======== RECORDED INFORMATION ========

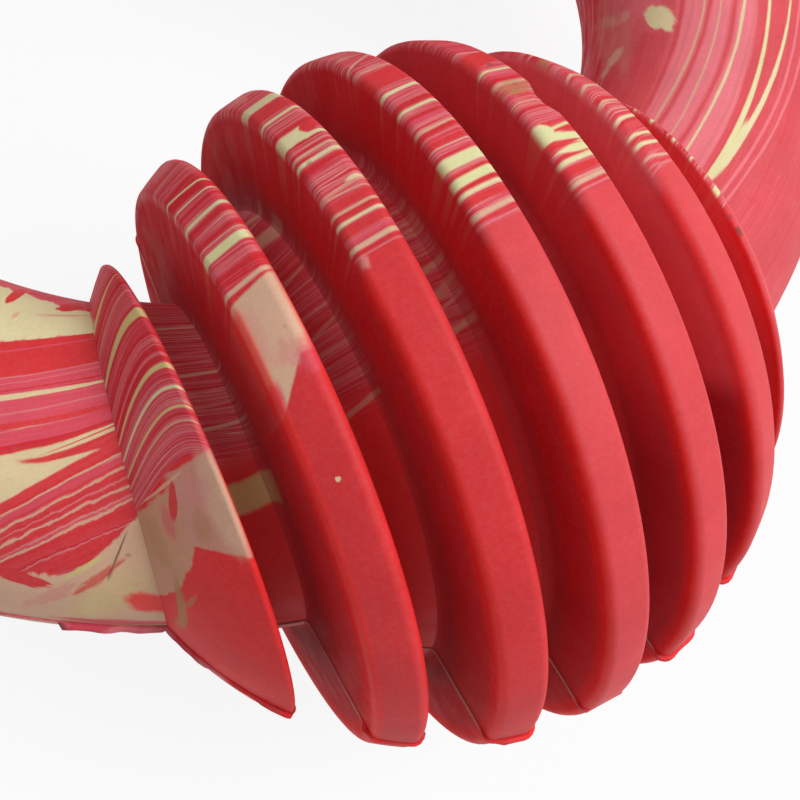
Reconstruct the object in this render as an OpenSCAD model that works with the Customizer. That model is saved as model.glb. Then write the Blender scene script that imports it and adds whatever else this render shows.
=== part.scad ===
// Ring-shaped rubber chew toy: a round tube bent into a ring, with ribbed balls moulded on it.
// The origin is the ring's centre, the ring lies in the XY plane and +Z is its axis.
// The toy is one moulding. Its tubes, ball cores and fins are drawn as separate solids
// that meet face to face, so that each form can be handled by name.

/* [Ring] */
// Diameter of the circle round the outside of the balls
overall_d = 150; // [135:1:180]
// Diameter of the bare tube between the balls
tube_d = 24; // [18:0.5:25]
// How far the tube's centre line runs outside the ball's centre
tube_offset = 2.5; // [0:0.1:4]
// Number of balls on the ring
ball_count = 3; // [2:1:4]

/* [Ball] */
// Diameter of the ball over its fins
ball_d = 55; // [52:0.5:60]
// Depth of the grooves between the fins, down to the round core
groove_depth = 6.7; // [5:0.1:8]
// How far the neck beside the core stands out from the bare tube
neck_step = 0.5; // [0:0.1:1.5]

/* [Fins] */
// Fins on one ball, with the two end fins that close on the tube
fin_count = 7; // [5:2:7]
// Height of an end fin's rim over the tube on the inside of the ring, where it is least
end_fin_h = 3.25; // [2.2:0.05:4.5]
// Width of a fin at its rim
fin_w = 3.25; // [2.6:0.05:3.8]
// Slope of a fin's sides, in degrees, which lets it leave the mould
fin_draft = 3.5; // [0:0.5:5]
// Radius of the rim's edges
edge_r = 0.7; // [0.3:0.1:1]
// Radius of the edge of an end fin, which is sharper
end_edge_r = 0.3; // [0.2:0.05:0.6]
// Radius in the corner between a fin and the core
root_r = 1.1; // [0.5:0.1:1.4]

/* [Hidden] */
$fn = 96;
ball_r = ball_d / 2;
core_r = ball_r - groove_depth;
tube_r = tube_d / 2;
neck_r = tube_r + neck_step;
ball_place_r = overall_d / 2 - ball_r;
ring_r = ball_place_r + tube_offset;
step_angle = 360 / ball_count;
middle_place = (fin_count + 1) / 2;
// The end fins' flat faces lie where the ball stands end_fin_h over the inside of the tube:
// there the inside circle of the ring meets the ball's outline, drawn that much nearer.
// The fins between them are spaced evenly.
inside_r = ring_r - tube_r;
near_r = ball_place_r + end_fin_h;
meet_y = (near_r * near_r + inside_r * inside_r - ball_r * ball_r) / (2 * near_r);
end_x = sphere_radius(meet_y, inside_r);
fin_pitch = (end_x + fin_w / 2) / (fin_count - middle_place);

// A root corner is no larger than its half of the groove's floor, and stops short of the
// core's own slope, so that no edge runs out to nothing
root_seat_share = 0.9;
half_floor = (fin_pitch - fin_w) / 2 - groove_depth * tan(fin_draft);
corner_r = min(root_r, root_seat_share * half_floor);
corner_steps = 5;
root_steps = 6;
rim_steps = 3;
cap_steps = 16;
look_steps = 36;

letters = ["a", "b", "c", "d"];
function next(i) = (i + 1) % ball_count;
function core_name(i) = str("ball_", letters[i], "_core");
function fin_name(i, k) = str("ball_", letters[i], "_fin_", k);
function tube_name(i) = str("tube_", letters[i], letters[next(i)]);

// Outlines are drawn as [distance from the ball's axis, place along the axis].
// Angles are measured from the axis towards the rim.
function arc_points(centre, r, from, to, steps) =
    [for (i = [0:steps]) let (a = from + (to - from) * i / steps)
        [centre[0] + r * sin(a), centre[1] + r * cos(a)]];
function angle_of(p) = atan2(p[0], p[1]);
// The turn from one angle to another, the short way round
function near_angle(from, to) = from + (to - from + 540) % 360 - 180;

function sphere_radius(x, r) = sqrt(r * r - x * x);
// Where a fin's sloping side would meet the ball's axis, pushed out by the length out
function side_foot(x, side, out) =
    x + side * (sphere_radius(x, ball_r) * tan(fin_draft) + out / cos(fin_draft));
// The point at the distance r from the ball's centre on that side
function side_point(x, side, out, r) =
    let (t = tan(fin_draft), foot = side_foot(x, side, out),
         reach = (side * t * foot + sqrt(t * t * foot * foot - (1 + t * t) * (foot * foot - r * r)))
             / (1 + t * t))
    [reach, foot - side * t * reach];
// The point at the distance reach from the axis on that side
function side_at(x, side, out, reach) = [reach, side_foot(x, side, out) - side * tan(fin_draft) * reach];

// The way that the side facing along the axis, or against it, looks
function side_angle(side) = side > 0 ? fin_draft : 180 - fin_draft;
function edge_centre(x, side) = side_point(x, side, -edge_r, ball_r - edge_r);
// How near the bent neck comes to the ball's axis at the place x, looked for round half of it
function neck_reach(x) =
    min([for (i = [0:look_steps]) let (a = 180 * i / look_steps)
        norm([sphere_radius(x, ring_r + neck_r * cos(a)) - ball_place_r, neck_r * sin(a)])]);
// A root corner stands on the core, or on the neck where that is higher.
// Given as its centre and the way that it looks down at its floor.
function root_corner(x, side) =
    let (on_core = side_point(x, side, corner_r, core_r + root_seat_share * corner_r),
         low = side_at(x, side, corner_r, neck_r),
         reach = neck_reach(low[1]) + root_seat_share * corner_r)
    on_core[0] > reach
        ? [on_core, angle_of(on_core) + 180]
        : [side_at(x, side, corner_r, reach), 270];

// One half of a fin's outline, from its rim down to the axis
function half_outline(mid, side) =
    let (x = mid + side * fin_w / 2,
         edge = edge_centre(x, side), root = root_corner(x, side),
         rim_angle = angle_of(edge), face = side_angle(side), back = face + 180,
         corner = arc_points(edge, edge_r, rim_angle, near_angle(rim_angle, face), corner_steps),
         foot = arc_points(root[0], corner_r, back, near_angle(back, root[1]), root_steps))
    concat(corner, foot, [[0, foot[root_steps][1]]]);
function reversed(list) = [for (i = [len(list) - 1:-1:0]) list[i]];

function fin_outline(mid) =
    let (low = half_outline(mid, -1), high = half_outline(mid, 1),
         rim = arc_points([0, 0], ball_r, angle_of(low[0]), angle_of(high[0]), rim_steps))
    concat(reversed(low), [for (i = [1:rim_steps - 1]) rim[i]], high);

// An end fin is flat towards its groove and follows the ball down to the tube
function end_outline() =
    let (mid = end_x + end_edge_r,
         centre = [sphere_radius(mid, ball_r - end_edge_r), mid],
         corner = arc_points(centre, end_edge_r, 180, angle_of(centre), corner_steps),
         cap = arc_points([0, 0], ball_r, angle_of(centre), 0, cap_steps))
    concat([[0, end_x]], corner, [for (i = [1:cap_steps]) cap[i]]);

module at_ball(i) rotate([0, 0, i * step_angle]) translate([0, -ball_place_r, 0]) children();
module about_x() rotate([0, 90, 0]) rotate_extrude() children();

// In a ball's own place: the whole ring tube of radius r, and the block between the end fins
module ring_tube(r) translate([0, ball_place_r, 0]) rotate_extrude() translate([ring_r, 0]) circle(r = r);
module ball_block() cube([2 * end_x, 2 * ball_r, 2 * ball_r], center = true);

module core() color("firebrick") intersection() {
    union() { sphere(r = core_r); ring_tube(neck_r); }
    ball_block();
}

module middle_fin(k) color("crimson") difference() {
    about_x() polygon(fin_outline((k - middle_place) * fin_pitch));
    core();
}

module end_fin(side) color("indianred") mirror([side < 0 ? 1 : 0, 0, 0]) difference() {
    about_x() polygon(end_outline());
    ring_tube(tube_r);
}

module fin(k) {
    if (k == 1) end_fin(-1);
    else if (k == fin_count) end_fin(1);
    else middle_fin(k);
}

// The tube from the ball numbered i to the next one
module tube(i) color("lightcoral") rotate([0, 0, i * step_angle]) difference() {
    rotate([0, 0, -90]) rotate_extrude(angle = step_angle) translate([ring_r, 0]) circle(r = tube_r);
    for (j = [0, 1]) at_ball(j) ball_block();
}

for (i = [0:ball_count - 1]) {
    at_ball(i) core();
    for (k = [1:fin_count]) at_ball(i) fin(k);
    tube(i);
}
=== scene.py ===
import math

import bpy
from mathutils import Matrix, Vector, noise as unevenness


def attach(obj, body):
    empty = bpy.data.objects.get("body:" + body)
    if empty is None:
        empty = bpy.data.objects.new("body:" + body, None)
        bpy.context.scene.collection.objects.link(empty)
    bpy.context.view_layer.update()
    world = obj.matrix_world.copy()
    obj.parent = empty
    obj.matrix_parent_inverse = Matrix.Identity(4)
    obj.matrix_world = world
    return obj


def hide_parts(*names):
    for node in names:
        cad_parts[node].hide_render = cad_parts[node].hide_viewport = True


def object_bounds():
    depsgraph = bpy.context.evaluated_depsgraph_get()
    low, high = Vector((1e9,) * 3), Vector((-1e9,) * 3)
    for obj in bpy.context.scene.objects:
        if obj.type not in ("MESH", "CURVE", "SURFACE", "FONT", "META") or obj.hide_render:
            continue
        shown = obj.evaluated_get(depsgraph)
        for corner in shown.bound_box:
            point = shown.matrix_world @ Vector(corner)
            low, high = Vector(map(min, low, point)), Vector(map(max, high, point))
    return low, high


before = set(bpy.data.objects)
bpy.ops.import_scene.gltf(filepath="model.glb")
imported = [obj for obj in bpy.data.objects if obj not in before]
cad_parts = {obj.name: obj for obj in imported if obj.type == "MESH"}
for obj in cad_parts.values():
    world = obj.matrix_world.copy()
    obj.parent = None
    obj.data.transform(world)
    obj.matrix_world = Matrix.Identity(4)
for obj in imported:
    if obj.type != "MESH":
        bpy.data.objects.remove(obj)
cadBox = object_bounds()
bpy.ops.object.select_all(action="DESELECT")
print("toy loaded:", len(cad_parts), "moulded forms")

mm = 0.001
perMm = (1 / mm, 1 / mm, 1 / mm)  # object coordinates times this are millimetres
toy = {
    "ringRadius": 50.0,      # middle of the tube, from the ring's centre
    "tubeRadius": 12.0,
    "ballCentre": 47.5,      # from the ring's centre
    "ballRadius": 27.5,
    "coreRadius": 20.8,
    "fins": 7,
    "middleFin": 4,
    "finPitch": 7.294,
    "finWidth": 3.25,
    "endFin": 20.256,        # flat face of an end fin, from the ball's centre
    "turns": {"a": 0.0, "b": 120.0, "c": 240.0},
}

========

» YOUR OBJECTIVE: Exactly as written, quote the lines from the one that has "for (i = [0:ball_count" down to the one that has "depsgraph = bpy.context.evaluated_depsgraph_get()", and include both.

» FINAL RESULT:
for (i = [0:ball_count - 1]) {
    at_ball(i) core();
    for (k = [1:fin_count]) at_ball(i) fin(k);
    tube(i);
}
=== scene.py ===
import math

import bpy
from mathutils import Matrix, Vector, noise as unevenness


def attach(obj, body):
    empty = bpy.data.objects.get("body:" + body)
    if empty is None:
        empty = bpy.data.objects.new("body:" + body, None)
        bpy.context.scene.collection.objects.link(empty)
    bpy.context.view_layer.update()
    world = obj.matrix_world.copy()
    obj.parent = empty
    obj.matrix_parent_inverse = Matrix.Identity(4)
    obj.matrix_world = world
    return obj


def hide_parts(*names):
    for node in names:
        cad_parts[node].hide_render = cad_parts[node].hide_viewport = True


def object_bounds():
    depsgraph = bpy.context.evaluated_depsgraph_get()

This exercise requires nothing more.